## Exercise instructions:
Please set down exactly the lines of the listing below from the line containing "const pen = new THREE.Group();" through the line containing "obj.matrix_parent_inverse = Matrix.Identity(4)", both lines included, leaving out all other lines.

## Given material:
>>>>>
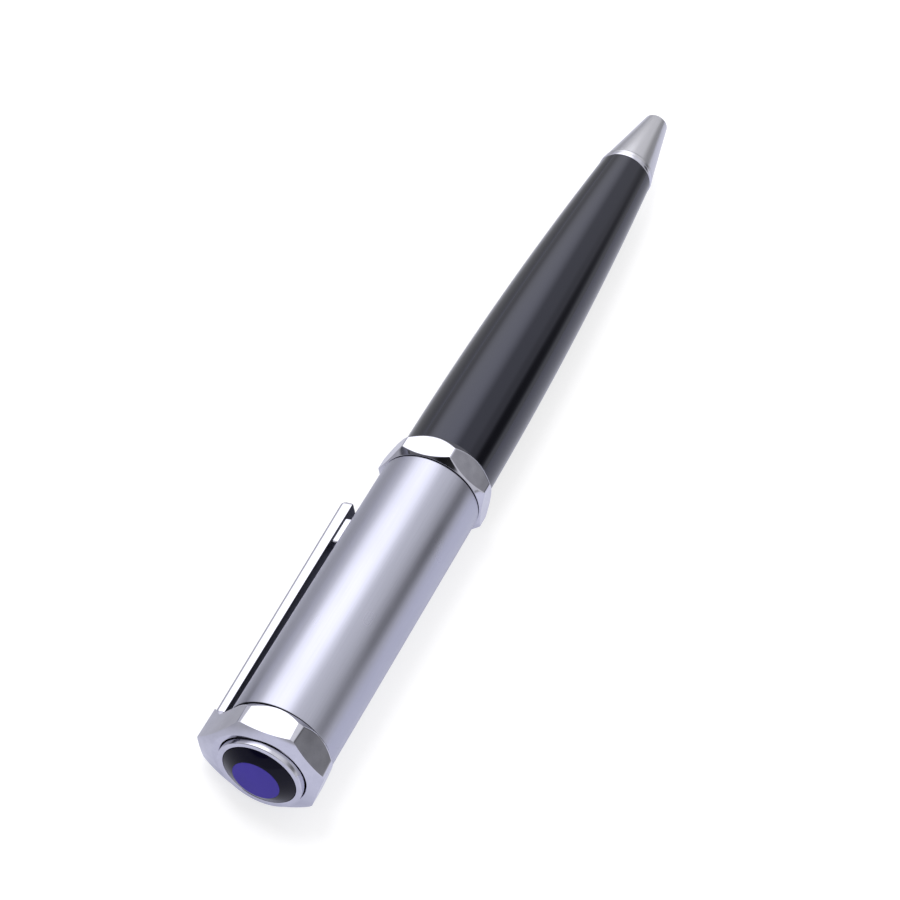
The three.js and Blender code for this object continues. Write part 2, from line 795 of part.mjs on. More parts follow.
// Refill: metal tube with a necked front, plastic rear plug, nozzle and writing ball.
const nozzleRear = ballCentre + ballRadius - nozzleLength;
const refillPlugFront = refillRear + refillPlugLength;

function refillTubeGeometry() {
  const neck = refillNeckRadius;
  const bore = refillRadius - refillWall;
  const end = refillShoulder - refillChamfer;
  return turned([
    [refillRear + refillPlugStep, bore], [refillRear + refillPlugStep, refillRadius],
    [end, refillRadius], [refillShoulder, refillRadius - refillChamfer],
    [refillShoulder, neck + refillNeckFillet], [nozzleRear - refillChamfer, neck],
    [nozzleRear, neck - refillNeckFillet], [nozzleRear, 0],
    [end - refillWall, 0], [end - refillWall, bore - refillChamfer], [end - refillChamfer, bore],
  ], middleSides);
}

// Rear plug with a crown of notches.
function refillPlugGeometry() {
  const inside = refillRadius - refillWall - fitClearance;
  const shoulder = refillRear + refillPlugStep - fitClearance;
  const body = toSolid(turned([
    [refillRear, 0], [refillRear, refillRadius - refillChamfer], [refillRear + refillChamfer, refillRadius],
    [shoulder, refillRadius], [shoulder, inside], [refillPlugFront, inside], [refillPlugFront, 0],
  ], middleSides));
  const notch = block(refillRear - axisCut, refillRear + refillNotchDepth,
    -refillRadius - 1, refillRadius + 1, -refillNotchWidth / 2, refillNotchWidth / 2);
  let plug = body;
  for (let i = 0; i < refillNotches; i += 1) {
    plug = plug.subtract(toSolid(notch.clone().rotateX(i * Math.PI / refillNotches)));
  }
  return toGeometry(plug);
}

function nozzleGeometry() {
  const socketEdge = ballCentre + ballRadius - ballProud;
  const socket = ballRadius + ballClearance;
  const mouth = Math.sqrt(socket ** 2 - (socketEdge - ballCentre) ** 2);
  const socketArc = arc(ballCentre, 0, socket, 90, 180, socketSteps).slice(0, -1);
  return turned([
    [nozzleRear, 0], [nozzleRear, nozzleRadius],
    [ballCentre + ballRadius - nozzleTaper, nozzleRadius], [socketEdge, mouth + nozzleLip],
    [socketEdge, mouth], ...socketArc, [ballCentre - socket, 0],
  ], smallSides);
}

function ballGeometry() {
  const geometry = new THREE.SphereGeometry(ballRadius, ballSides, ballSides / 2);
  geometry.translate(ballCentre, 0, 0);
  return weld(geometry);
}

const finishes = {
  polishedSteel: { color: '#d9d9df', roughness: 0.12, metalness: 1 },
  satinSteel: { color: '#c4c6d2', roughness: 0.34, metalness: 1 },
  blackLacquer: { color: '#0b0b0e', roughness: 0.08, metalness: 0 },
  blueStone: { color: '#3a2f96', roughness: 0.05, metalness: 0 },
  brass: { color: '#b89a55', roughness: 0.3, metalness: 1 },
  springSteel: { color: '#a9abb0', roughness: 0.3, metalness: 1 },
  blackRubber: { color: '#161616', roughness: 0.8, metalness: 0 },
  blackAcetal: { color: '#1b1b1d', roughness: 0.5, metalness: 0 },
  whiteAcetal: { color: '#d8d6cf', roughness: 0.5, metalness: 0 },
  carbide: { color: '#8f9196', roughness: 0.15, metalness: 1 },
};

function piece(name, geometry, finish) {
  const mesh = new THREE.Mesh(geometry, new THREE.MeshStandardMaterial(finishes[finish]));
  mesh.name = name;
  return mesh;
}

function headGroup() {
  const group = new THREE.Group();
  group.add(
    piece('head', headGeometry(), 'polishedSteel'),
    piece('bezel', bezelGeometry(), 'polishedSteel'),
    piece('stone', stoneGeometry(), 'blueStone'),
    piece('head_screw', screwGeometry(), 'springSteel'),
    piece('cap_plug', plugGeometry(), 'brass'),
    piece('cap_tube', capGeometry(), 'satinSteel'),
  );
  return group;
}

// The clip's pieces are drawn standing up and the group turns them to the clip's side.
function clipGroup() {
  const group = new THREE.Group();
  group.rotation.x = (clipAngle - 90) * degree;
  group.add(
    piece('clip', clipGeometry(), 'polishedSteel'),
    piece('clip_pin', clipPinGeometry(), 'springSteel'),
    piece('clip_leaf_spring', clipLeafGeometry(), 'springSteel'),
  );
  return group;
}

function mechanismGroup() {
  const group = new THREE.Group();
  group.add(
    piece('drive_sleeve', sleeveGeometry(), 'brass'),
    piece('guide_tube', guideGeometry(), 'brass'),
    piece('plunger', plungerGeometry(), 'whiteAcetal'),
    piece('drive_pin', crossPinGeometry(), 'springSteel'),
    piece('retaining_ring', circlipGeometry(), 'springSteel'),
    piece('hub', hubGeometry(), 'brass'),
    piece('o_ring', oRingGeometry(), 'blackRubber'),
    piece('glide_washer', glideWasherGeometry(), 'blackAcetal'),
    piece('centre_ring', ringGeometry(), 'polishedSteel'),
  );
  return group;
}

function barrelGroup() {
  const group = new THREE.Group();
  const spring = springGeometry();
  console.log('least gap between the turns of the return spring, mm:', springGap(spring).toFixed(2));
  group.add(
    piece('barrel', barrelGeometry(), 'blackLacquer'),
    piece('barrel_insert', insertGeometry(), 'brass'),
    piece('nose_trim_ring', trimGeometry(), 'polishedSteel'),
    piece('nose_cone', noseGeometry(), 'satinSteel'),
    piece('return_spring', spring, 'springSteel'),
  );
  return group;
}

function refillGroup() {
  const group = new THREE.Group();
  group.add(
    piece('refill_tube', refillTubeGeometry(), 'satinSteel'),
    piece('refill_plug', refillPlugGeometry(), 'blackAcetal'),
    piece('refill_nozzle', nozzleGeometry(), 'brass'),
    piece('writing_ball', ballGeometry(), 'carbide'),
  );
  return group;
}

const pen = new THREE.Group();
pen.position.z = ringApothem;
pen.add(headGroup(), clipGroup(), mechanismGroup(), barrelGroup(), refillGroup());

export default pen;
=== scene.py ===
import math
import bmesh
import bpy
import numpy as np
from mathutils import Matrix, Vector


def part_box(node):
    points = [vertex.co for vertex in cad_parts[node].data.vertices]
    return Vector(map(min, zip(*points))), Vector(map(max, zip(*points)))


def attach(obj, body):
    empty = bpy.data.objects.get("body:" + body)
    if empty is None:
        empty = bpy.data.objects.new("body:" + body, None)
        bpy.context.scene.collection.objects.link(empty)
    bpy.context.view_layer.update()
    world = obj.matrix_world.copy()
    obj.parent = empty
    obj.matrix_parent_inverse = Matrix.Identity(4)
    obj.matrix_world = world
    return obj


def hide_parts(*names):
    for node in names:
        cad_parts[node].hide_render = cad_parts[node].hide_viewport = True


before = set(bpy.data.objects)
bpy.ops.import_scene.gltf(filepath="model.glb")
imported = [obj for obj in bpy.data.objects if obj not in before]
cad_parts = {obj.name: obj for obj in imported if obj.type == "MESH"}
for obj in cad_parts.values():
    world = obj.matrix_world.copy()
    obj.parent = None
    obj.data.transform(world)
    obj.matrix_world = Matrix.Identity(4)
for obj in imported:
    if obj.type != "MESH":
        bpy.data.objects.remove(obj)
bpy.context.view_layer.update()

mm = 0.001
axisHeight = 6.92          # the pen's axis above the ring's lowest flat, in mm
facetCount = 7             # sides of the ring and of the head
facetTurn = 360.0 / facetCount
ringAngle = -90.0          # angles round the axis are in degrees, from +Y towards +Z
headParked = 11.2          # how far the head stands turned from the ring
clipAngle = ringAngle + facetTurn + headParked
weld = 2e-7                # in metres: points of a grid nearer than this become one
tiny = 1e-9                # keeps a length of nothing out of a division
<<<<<
## Solution for this exercise:
const pen = new THREE.Group();
pen.position.z = ringApothem;
pen.add(headGroup(), clipGroup(), mechanismGroup(), barrelGroup(), refillGroup());

export default pen;
=== scene.py ===
import math
import bmesh
import bpy
import numpy as np
from mathutils import Matrix, Vector


def part_box(node):
    points = [vertex.co for vertex in cad_parts[node].data.vertices]
    return Vector(map(min, zip(*points))), Vector(map(max, zip(*points)))


def attach(obj, body):
    empty = bpy.data.objects.get("body:" + body)
    if empty is None:
        empty = bpy.data.objects.new("body:" + body, None)
        bpy.context.scene.collection.objects.link(empty)
    bpy.context.view_layer.update()
    world = obj.matrix_world.copy()
    obj.parent = empty
    obj.matrix_parent_inverse = Matrix.Identity(4)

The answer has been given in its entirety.